» Task to complete: Output, word for word, every line from the start of the listing down to and including the line that contains "rings, ring = (0.16, 0.84), 0.4 * MM"; include nothing else.

» Recorded information:

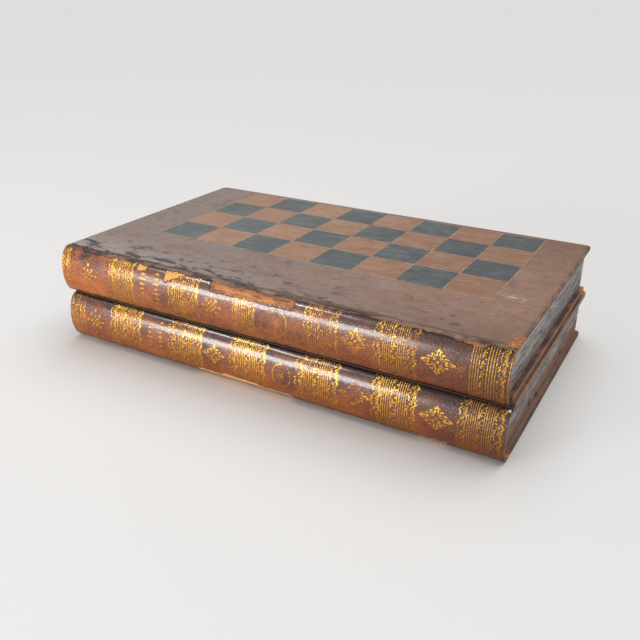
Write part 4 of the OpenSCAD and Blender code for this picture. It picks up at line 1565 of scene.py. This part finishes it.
class GAMESBOX_OT_cups(bpy.types.Operator):
    """Turn the two leather dice cups"""
    bl_idname = "games_box.cups"
    bl_label = "Dice Cups"
    # Places of the gilt rings as shares of the height, and half their width
    rings, ring = (0.16, 0.84), 0.4 * MM

    def execute(self, context):
        look = context.scene.games_box_game
        leather = cup_paint(look)
        gold = bpy.data.materials["tooled_fillet"]
        for place, way in (("front", -1), ("back", 1)):
            node = f"dice_cup_{place}"
            low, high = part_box(node)
            radius, tall = (high.x - low.x) / 2, high.y - low.y
            foot = Vector(((low.x + high.x) / 2, high.y if way < 0 else low.y,
                           (low.z + high.z) / 2))
            bm = lathe(self.profile(radius, tall, look), foot, (0, way, 0), look.turns)
            bm.normal_update()
            for face in bm.faces:
                away = face.calc_center_median() - foot
                gilt = any(abs(abs(away.y) - part * tall) < self.ring for part in self.rings)
                outside = math.hypot(away.x, away.z) > radius - look.wall
                face.material_index = 1 if gilt and outside else 0
            finish_piece(bm, f"{node}_leather", "lower_volume", [leather, gold],
                         [node])
        return {"FINISHED"}

    def profile(self, radius, tall, look):
        """Outline of a cup: rounded foot, waist between two rings, rolled lip, hollow inside."""
        wall, waist = look.wall, radius - look.waist
        rings = [(waist + out, part * tall + side * self.ring) for part in self.rings
                 for side, out in ((-1, 0), (0, 0.12 * MM), (1, 0))]
        return [
            (0, 0.3 * MM), (radius - 2 * MM, 0), (radius - 0.5 * MM, 0.4 * MM),
            (radius, 1.6 * MM), (radius, 2 * wall - 0.6 * MM), (radius - 0.3 * MM, 2 * wall),
            (waist, 3 * wall), *rings, (waist, tall - 3 * wall),
            (radius - 0.3 * MM, tall - 2 * wall), (radius, tall - 2 * wall + 0.6 * MM),
            (radius, tall - 1.4 * MM), (radius - 0.5 * MM, tall - 0.3 * MM),
            (radius - wall / 2, tall), (radius - wall + 0.3 * MM, tall - 0.3 * MM),
            (radius - wall, tall - 1.4 * MM), (radius - wall, wall + 1.5 * MM),
            (radius - wall - 1.5 * MM, wall), (0, wall),
        ]


class GAMESBOX_OT_dice(bpy.types.Operator):
    """Round off the dice and ink their pips"""
    bl_idname = "games_box.dice"
    bl_label = "Dice"
    # Largest face of a pip, and the lengths between which its edges lie
    largest_pip, pip_edges = (2.4 * MM) ** 2, (0.2 * MM, 2.2 * MM)

    def execute(self, context):
        look = context.scene.games_box_game
        bm = merged_copy("dice")
        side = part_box("dice")[1].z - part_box("dice")[0].z
        outer = [edge for edge in sharp_edges(bm, 60) if edge.calc_length() > side * 0.9]
        round_edges(bm, outer, look.dice_edge, 4)
        for face in bm.faces:
            if face.calc_area() < self.largest_pip and self.in_pip(face):
                face.material_index = 1
        finish_piece(bm, "dice_bone", "lower_volume", [bone_paint(look), pip_paint(look)],
                     ["dice"])
        return {"FINISHED"}

    def in_pip(self, face):
        """A pip's floor or wall: none of its edges is as long or short as a rounded edge's."""
        shortest, longest = self.pip_edges
        return all(len(edge.link_faces) == 2 and shortest < edge.calc_length() < longest
                   for edge in face.edges)


# Studio

class GAMESBOX_OT_studio(bpy.types.Operator):
    """Set the pale floor, the lights and the camera"""
    bl_idname = "games_box.studio"
    bl_label = "Studio"
    # The point that the lights face, and the place and the size of each
    aim = Vector((0.02, -0.02, 0.05))
    key_place, key_size = Vector((-0.92, -1.77, 0.25)), (0.9, 0.44)
    strip_place, strip_size = Vector((-0.78, -0.79, 1.15)), (0.6, 0.09)
    overhead_place, overhead_angle = Vector((0.12, 0.5, 1.6)), math.radians(70)
    # The camera's place, its axes to the right, up and back, and its sensor's width
    camera_place = Vector((0.32071, -0.58384, 0.32360))
    camera_axes = Matrix(((0.86883, 0.49508, 0.00524), (-0.21154, 0.36163, 0.90800),
                          (0.44764, -0.79001, 0.41893)))
    sensor = 36

    def execute(self, context):
        look, scene = context.scene.games_box_studio, context.scene
        self.lay_floor(look)
        scene.world = self.surround(look)
        self.lamp("key_light", "AREA", look.key, self.key_place, shape="RECTANGLE",
                  size=self.key_size[0], size_y=self.key_size[1])
        overhead = self.lamp("overhead_light", "SUN", look.sun, self.overhead_place,
                             angle=self.overhead_angle)
        overhead.visible_glossy = False
        strip = self.lamp("strip_light", "AREA", look.strip, self.strip_place,
                          shape="RECTANGLE", size=self.strip_size[0], size_y=self.strip_size[1])
        strip.visible_diffuse = False
        camera = bpy.data.cameras.new("camera")
        camera.lens, camera.sensor_width, camera.clip_start = look.lens, self.sensor, 10 * MM
        view = bpy.data.objects.new("camera", camera)
        view.matrix_world = (Matrix.Translation(self.camera_place)
                             @ self.camera_axes.transposed().to_4x4())
        scene.collection.objects.link(view)
        scene.camera = view
        scene.view_settings.view_transform = "Standard"
        return {"FINISHED"}

    @staticmethod
    def lay_floor(look):
        bm = bmesh.new()
        bmesh.ops.create_grid(bm, x_segments=2, y_segments=2, size=look.spread)
        mesh = bpy.data.meshes.new("studio_floor")
        bm.to_mesh(mesh)
        bm.free()
        floor = bpy.data.objects.new("studio_floor", mesh)
        bpy.context.scene.collection.objects.link(floor)
        paint = Paint("studio_floor")
        paint.ground(paint.noise(3, 2) * 0.06, tuple(look.floor), FLOOR_SHADE)
        mesh.materials.append(paint.coat(0.9, specular_ior_level=0.2))

    @staticmethod
    def surround(look):
        """Soft light from all round, which the camera sees as a pale backdrop."""
        world = bpy.data.worlds.new("studio")
        world.use_nodes = True
        tree = world.node_tree
        sky = tree.nodes["Background"]
        sky.inputs["Color"].default_value = (1, 0.985, 0.97, 1)
        ray = tree.nodes.new("ShaderNodeLightPath")
        strength = tree.nodes.new("ShaderNodeMapRange")
        strength.inputs["To Min"].default_value = look.fill
        strength.inputs["To Max"].default_value = look.backdrop
        tree.links.new(ray.outputs["Is Camera Ray"], strength.inputs["Value"])
        tree.links.new(strength.outputs["Result"], sky.inputs["Strength"])
        return world

    def lamp(self, name, kind, power, place, **settings):
        """Hangs a light at a place, turned to the box."""
        light = bpy.data.lights.new(name, kind)
        light.energy = power
        for setting, value in settings.items():
            setattr(light, setting, value)
        made = bpy.data.objects.new(name, light)
        made.location = place
        made.rotation_euler = (self.aim - place).to_track_quat("-Z", "Y").to_euler()
        bpy.context.scene.collection.objects.link(made)
        return made


# Panel and registration

SETTINGS = {
    "games_box_spine": SpineSettings, "games_box_gilding": GildingSettings,
    "games_box_board": BoardSettings, "games_box_block": BlockSettings,
    "games_box_tray": TraySettings, "games_box_fitting": FittingSettings,
    "games_box_game": GameSettings, "games_box_studio": StudioSettings,
}
OPERATORS = (
    GAMESBOX_OT_studio, GAMESBOX_OT_spines, GAMESBOX_OT_gilding, GAMESBOX_OT_boards,
    GAMESBOX_OT_turnovers, GAMESBOX_OT_field, GAMESBOX_OT_blocks, GAMESBOX_OT_rims,
    GAMESBOX_OT_trays, GAMESBOX_OT_fittings, GAMESBOX_OT_counters, GAMESBOX_OT_cups,
    GAMESBOX_OT_dice,
)


class GAMESBOX_PT_panel(bpy.types.Panel):
    """Lists the settings and the pieces of the games box"""
    bl_idname = "GAMESBOX_PT_panel"
    bl_label = "Games Box"
    bl_space_type = "VIEW_3D"
    bl_region_type = "UI"
    bl_category = "Games Box"

    def draw(self, context):
        for operator in OPERATORS:
            self.layout.operator(operator.bl_idname)
        for name in SETTINGS:
            group = getattr(context.scene, name)
            box = self.layout.box()
            for field in group.__annotations__:
                box.prop(group, field)


def register():
    for settings in SETTINGS.values():
        bpy.utils.register_class(settings)
    for name, settings in SETTINGS.items():
        setattr(bpy.types.Scene, name, PointerProperty(type=settings))
    for item in (*OPERATORS, GAMESBOX_PT_panel):
        bpy.utils.register_class(item)


def unregister():
    for item in reversed((*OPERATORS, GAMESBOX_PT_panel)):
        bpy.utils.unregister_class(item)
    for name in SETTINGS:
        delattr(bpy.types.Scene, name)
    for settings in reversed(SETTINGS.values()):
        bpy.utils.unregister_class(settings)


def main():
    register()
    for operator in OPERATORS:
        group, name = operator.bl_idname.split(".")
        getattr(getattr(bpy.ops, group), name)()


if __name__ == "__main__":
    main()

» Written solution:
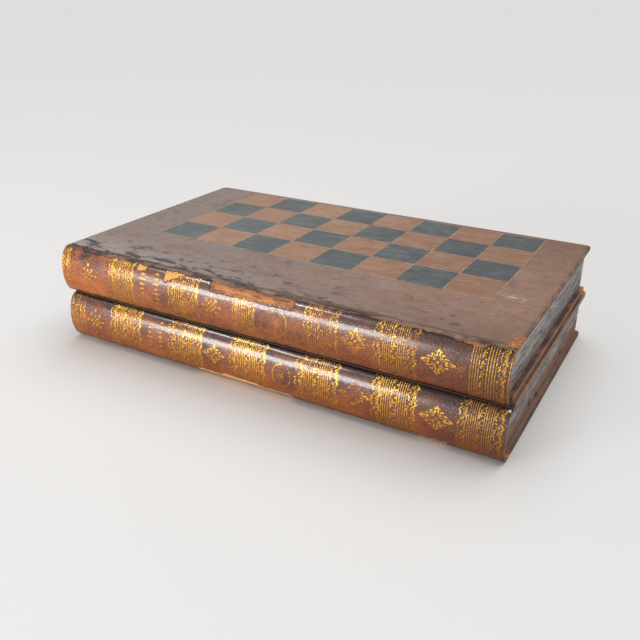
Write part 4 of the OpenSCAD and Blender code for this picture. It picks up at line 1565 of scene.py. This part finishes it.
class GAMESBOX_OT_cups(bpy.types.Operator):
    """Turn the two leather dice cups"""
    bl_idname = "games_box.cups"
    bl_label = "Dice Cups"
    # Places of the gilt rings as shares of the height, and half their width
    rings, ring = (0.16, 0.84), 0.4 * MM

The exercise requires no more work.